My heart was softened. I regretted my prideful frustration that ranked appearances of 'togetherness' and good behavior over being able to tend to my little people's hearts. My insecurity and fear about 'big moments' having to be split three ways reared their ugly head.

During our devotion before bed I said, "Guys, what was all that craziness about tonight? What is going on?"
I gave each of them a chance to answer. 
"I was excited," K said.
"Me too," R echoed.
"I need courage, Mommy," P offered.

As I tucked each of the children in I silently prayed God would make me especially attentive to their hearts. K, my little butterfly, seemed genuinely excited and positive. P seemed a bit more affectionate and clingy. R was almost asleep by the time I made it to his bed. His fingers were 'in the position' in his mouth that signal he is on the edge of slumber. 

Just as I was finishing up with R, I heard P talking softly to himself (I thought) on the other side of the room. I listened attentively.
"I want to know you forever. I just wanna know you forever."
"What, sweetie?"
"I want to know you forever, Mommy." I leaned over him and saw tears on his face.
"Baby, you WILL know me forever. I am your Mom."
"How do you know?" he whimpered.
"Well, just like Bee Bee is my Mom and we see her a lot and Grandmother is Daddy's Mommy and we see her."
"But, Mommy," he said as his tear filled eyes looked right into mine, "I just wanna stay with you. Please can I just stay with you?"
I hugged him tight. My heart was broken and yet so in love with that little guy all at the same time. We talked about all of the exciting things he would learn and do this year. I explained that the hours would be just like last year and his brother would be in his class...K would be next door. They will have lunch together and see each other at recess. 
He listened then said, "I just love YOU."

So, tonight I am just praying for all the hearts in my home--big and small. May we handle this transition with courage and grace. I don't want to overly dramatize this or come across as overly emotional. I am just being honest. This is harder than I thought it would be. I want to handle this transition well--and I can honestly say that God is bringing my motive into focus. 

In writing this and confessing some of my mixed up motives I am able to really focus on what matters--making sure each of my children can reach this milestone in their own way--feeling individually loved, celebrated and supported. Indeed there is only one Mommy to do this simultaneously for three of them--but God knew that when He entrusted them to our care. That knowledge is enough for me.

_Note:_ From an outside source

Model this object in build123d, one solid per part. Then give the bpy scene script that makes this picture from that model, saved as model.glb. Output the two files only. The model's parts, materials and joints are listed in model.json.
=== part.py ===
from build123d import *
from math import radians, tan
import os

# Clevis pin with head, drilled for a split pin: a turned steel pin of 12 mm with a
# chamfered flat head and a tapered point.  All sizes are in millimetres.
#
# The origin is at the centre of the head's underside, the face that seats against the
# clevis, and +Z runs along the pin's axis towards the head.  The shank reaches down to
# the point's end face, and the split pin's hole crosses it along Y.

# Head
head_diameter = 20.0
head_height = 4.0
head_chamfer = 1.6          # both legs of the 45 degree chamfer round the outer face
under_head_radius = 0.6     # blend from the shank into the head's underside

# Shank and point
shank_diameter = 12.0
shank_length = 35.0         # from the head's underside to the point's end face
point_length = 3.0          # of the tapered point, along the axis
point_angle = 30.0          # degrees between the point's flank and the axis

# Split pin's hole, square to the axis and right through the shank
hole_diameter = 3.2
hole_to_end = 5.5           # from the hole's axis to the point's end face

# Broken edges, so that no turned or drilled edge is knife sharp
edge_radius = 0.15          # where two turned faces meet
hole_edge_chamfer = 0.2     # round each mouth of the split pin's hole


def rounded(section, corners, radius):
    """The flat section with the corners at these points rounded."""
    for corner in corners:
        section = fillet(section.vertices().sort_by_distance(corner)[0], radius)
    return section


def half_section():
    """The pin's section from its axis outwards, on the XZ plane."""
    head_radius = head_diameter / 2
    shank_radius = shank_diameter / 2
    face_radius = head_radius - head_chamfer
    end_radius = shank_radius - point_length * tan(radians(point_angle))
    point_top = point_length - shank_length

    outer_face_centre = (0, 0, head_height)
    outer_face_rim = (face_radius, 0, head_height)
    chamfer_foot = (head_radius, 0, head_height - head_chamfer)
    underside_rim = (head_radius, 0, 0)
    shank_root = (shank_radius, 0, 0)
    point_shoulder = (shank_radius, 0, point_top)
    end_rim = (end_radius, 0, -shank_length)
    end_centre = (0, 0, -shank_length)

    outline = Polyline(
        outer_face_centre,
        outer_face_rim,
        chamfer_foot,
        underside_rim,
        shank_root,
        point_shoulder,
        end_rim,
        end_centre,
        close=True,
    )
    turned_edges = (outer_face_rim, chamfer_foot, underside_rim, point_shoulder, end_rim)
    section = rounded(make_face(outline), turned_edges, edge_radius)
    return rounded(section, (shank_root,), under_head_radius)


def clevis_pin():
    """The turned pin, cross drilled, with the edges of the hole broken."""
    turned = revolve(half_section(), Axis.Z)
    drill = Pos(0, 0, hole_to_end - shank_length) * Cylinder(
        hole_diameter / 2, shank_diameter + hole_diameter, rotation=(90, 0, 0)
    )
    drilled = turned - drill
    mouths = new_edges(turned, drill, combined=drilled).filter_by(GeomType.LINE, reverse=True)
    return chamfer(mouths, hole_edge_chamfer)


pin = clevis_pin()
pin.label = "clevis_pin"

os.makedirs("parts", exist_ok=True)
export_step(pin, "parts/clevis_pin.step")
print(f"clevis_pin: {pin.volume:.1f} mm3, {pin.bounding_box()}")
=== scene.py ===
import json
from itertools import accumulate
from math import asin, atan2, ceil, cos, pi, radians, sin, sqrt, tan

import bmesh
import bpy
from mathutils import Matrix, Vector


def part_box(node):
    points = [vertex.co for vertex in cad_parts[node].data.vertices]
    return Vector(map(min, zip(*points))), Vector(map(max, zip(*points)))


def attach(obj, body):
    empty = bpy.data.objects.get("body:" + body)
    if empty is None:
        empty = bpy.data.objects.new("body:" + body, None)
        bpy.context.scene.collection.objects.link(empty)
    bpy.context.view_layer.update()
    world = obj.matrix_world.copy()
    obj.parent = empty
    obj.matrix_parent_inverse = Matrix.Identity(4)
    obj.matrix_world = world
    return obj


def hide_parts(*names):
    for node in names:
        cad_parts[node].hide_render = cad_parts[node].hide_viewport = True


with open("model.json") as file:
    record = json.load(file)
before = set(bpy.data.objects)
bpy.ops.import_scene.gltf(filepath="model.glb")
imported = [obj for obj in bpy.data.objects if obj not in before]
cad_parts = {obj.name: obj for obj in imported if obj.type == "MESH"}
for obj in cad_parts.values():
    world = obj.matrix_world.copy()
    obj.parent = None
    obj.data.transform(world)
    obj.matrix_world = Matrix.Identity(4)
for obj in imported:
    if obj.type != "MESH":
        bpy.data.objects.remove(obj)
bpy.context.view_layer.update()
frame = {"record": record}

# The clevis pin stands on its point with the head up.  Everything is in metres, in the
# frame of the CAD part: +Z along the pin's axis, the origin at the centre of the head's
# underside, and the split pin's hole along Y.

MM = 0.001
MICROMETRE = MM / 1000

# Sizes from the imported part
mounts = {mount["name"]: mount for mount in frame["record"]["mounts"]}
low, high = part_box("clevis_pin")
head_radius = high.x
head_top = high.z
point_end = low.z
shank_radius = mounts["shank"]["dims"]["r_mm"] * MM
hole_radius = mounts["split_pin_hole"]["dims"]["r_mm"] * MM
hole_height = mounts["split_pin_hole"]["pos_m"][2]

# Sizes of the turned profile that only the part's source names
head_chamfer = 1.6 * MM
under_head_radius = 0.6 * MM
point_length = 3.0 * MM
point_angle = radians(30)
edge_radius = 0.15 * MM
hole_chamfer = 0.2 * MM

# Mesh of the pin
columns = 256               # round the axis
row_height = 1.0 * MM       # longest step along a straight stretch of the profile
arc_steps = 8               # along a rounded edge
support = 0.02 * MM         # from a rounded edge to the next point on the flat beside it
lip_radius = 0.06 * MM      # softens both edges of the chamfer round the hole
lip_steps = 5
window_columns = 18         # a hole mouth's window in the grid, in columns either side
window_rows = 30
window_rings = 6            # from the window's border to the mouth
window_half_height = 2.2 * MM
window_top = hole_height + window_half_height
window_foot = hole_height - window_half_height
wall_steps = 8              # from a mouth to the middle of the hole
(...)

I will trust Him to lead us in how to love them best. 

6 comments:

Traci said...

"People were bringing little children to Jesus to have him touch them, but the disciples rebuked them. When Jesus saw this, he was indignant. He said to them, 'Let the little children come to me, and do not hinder them, for the kingdom of God belongs to such as these. I tell you the truth, anyone who will not receive the kingdom of God like a little child will never enter it.' And he took the children in his arms, put his hands on them and blessed them." Mark 10:13-16

You are a GREAT mom. You have GREAT kids. Have a GREAT school year.

Prairie Rose said...

As a former teacher, I am here to tell you that nearly ALL CHILDREN act horrible at school when their parents show up. Every teachers knows it -- if there's a class activity where parent volunteers are going to be there, it's a given that the children of those volunteers are going to be WILD. It's just what kids do, even the most well-behaved children. It seems like having both authority figures in the same place overwhelms them or something and they just go wild. So don't worry. Everyone else there was probably too busy dealing with their own excited children to have noticed your struggles, just as you were too busy with your crew to notice theirs. And the teacher -- trust me, she's used to it. :o)

lindley said...

I must admit I have been reading your blog for almost 2 years now. I don't think I have ever commented, but so many times I have wanted to! However, I could not NOT comment tonight. I am in tears--how precious and sweet and heartbreaking and heartwarming all at the same time. "P" reminds me of my oldest (almost 5) and I think I have a good idea how you are feeling! I am so thankful for all of your past posts and thoughts on how you handle situations with the Lord's strength. You are so eloquent and such a witness for our Lord! Thank you for sharing your heart with us!

Work In Progress said...

I have to remind myself all too often that my kid's school experience is not about me, but about my children. I get caught up with the impressions that I want to make on other parents, teachers or staff. My need for them to "think" that I have my act together can supercede and get in the way of the obligation that I have toward my first priority--my kids and their walk with Christ.
You have nothing to prove to anyone...you are an awesome Mom with her priorities in the right order! My kids are 8 & 11 and still pull at me, hold onto me, try to talk to me, etc...while I try to carry on adult conversation. One day soon, too soon, I'll be wishing they were hugging around my leg and wanting to talk to me...Bless you...I'll be praying for you next week!

twiceasnice said...

sweet!

Peter and Nancy said...

I have felt so many of the same things you're describing. My husband is one of the pastors at our church, so I often do parent duty on my own if classes, etc. require him in the evenings -- and I feel the pressure of thinking my children have to behave well! (Though our church is wonderfully accepting, and has a relaxed feel, so thank the Lord for that!) I have noticed how I let myself feel like a "bad" parent after we have a rambunctious outing -- and I am learning to tell myself that I'm still the same person and mama, loved by God, whether my kids are badly behaved or angels. I don't want to ever make my kids feel bad because my pride is bruised -- then they'll never learn to hear the Holy Spirit pricking their conscience (because my voice will be in the way!).

You're doing well to ask them what was happening -- that opens them up and reveals their hearts. Good job, mama!